INPUT RECORDS
------------------------------------
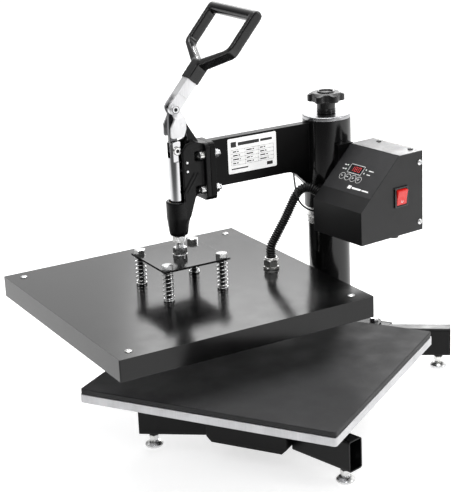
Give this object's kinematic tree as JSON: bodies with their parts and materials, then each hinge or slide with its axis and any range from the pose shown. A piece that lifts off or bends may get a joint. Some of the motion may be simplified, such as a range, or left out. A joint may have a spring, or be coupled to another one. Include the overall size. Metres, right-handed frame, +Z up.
------------------------------------
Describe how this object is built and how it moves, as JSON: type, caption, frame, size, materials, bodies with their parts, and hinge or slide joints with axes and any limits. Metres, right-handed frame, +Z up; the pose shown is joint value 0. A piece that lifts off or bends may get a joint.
------------------------------------
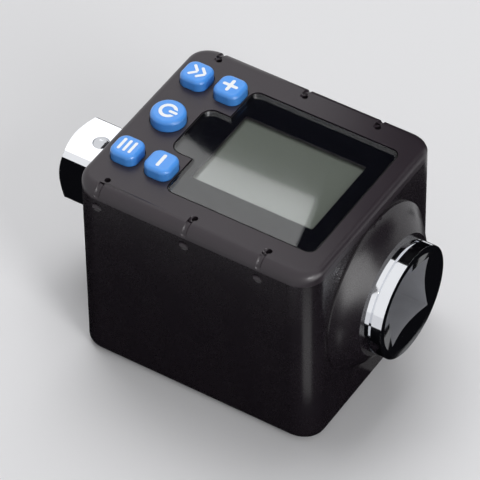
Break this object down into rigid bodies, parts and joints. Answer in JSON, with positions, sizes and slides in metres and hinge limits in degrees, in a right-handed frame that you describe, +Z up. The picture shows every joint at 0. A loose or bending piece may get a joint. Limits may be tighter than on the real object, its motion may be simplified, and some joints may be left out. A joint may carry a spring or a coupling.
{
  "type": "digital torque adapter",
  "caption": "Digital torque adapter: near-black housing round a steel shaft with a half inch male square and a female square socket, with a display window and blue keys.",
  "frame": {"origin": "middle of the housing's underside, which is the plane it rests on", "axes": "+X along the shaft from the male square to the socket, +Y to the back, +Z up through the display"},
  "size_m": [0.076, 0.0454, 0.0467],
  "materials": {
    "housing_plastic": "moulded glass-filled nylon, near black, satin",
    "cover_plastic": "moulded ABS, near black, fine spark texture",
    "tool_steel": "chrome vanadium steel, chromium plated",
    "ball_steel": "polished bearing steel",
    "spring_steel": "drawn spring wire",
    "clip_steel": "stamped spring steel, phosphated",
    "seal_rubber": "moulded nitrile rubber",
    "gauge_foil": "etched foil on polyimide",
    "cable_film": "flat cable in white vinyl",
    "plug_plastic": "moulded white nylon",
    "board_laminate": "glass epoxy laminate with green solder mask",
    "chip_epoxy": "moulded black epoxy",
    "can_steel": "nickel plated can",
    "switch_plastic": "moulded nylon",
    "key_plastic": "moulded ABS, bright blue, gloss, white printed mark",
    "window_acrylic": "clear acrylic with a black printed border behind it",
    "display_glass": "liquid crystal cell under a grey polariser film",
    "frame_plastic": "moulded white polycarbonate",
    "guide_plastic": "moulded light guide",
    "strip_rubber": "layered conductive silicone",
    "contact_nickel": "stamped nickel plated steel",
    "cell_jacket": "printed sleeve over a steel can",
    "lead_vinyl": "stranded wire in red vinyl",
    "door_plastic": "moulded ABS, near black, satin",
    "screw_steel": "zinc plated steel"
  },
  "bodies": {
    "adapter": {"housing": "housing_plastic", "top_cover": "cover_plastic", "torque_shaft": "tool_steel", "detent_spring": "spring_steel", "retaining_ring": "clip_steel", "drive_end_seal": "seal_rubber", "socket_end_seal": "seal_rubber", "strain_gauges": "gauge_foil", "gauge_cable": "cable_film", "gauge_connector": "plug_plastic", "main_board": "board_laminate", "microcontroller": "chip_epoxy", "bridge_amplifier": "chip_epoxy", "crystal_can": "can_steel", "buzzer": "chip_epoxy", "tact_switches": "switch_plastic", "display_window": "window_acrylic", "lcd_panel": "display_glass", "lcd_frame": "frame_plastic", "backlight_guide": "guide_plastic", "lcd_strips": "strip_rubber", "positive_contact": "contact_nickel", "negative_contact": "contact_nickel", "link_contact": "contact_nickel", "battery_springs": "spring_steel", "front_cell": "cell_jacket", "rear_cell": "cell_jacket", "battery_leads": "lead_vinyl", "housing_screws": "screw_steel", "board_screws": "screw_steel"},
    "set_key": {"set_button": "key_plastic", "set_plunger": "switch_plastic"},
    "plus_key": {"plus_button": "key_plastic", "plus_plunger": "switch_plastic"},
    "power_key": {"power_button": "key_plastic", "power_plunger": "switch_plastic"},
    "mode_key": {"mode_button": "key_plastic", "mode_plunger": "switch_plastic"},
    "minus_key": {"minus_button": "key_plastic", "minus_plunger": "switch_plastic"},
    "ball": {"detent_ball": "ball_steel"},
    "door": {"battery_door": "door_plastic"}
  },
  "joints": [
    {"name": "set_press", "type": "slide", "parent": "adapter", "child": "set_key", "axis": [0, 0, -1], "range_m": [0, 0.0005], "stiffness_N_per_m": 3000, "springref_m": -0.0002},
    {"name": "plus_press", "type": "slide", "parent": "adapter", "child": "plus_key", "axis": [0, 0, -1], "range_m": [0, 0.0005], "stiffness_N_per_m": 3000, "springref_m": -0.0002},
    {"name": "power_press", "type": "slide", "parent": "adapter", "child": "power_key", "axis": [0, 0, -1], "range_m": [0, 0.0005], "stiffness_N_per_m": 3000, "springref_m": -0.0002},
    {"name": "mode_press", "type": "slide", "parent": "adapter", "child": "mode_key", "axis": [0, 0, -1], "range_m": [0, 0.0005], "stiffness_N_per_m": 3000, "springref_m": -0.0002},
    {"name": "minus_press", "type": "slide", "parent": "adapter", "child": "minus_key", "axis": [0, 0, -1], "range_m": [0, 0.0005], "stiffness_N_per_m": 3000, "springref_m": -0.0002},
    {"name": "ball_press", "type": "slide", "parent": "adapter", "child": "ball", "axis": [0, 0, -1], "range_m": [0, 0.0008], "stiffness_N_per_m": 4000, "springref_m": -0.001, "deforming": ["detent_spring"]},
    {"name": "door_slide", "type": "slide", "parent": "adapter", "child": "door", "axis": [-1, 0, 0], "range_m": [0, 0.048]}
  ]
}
------------------------------------
Write only the number of lines in the data above that include "joints".

WRITTEN RESPONSE
3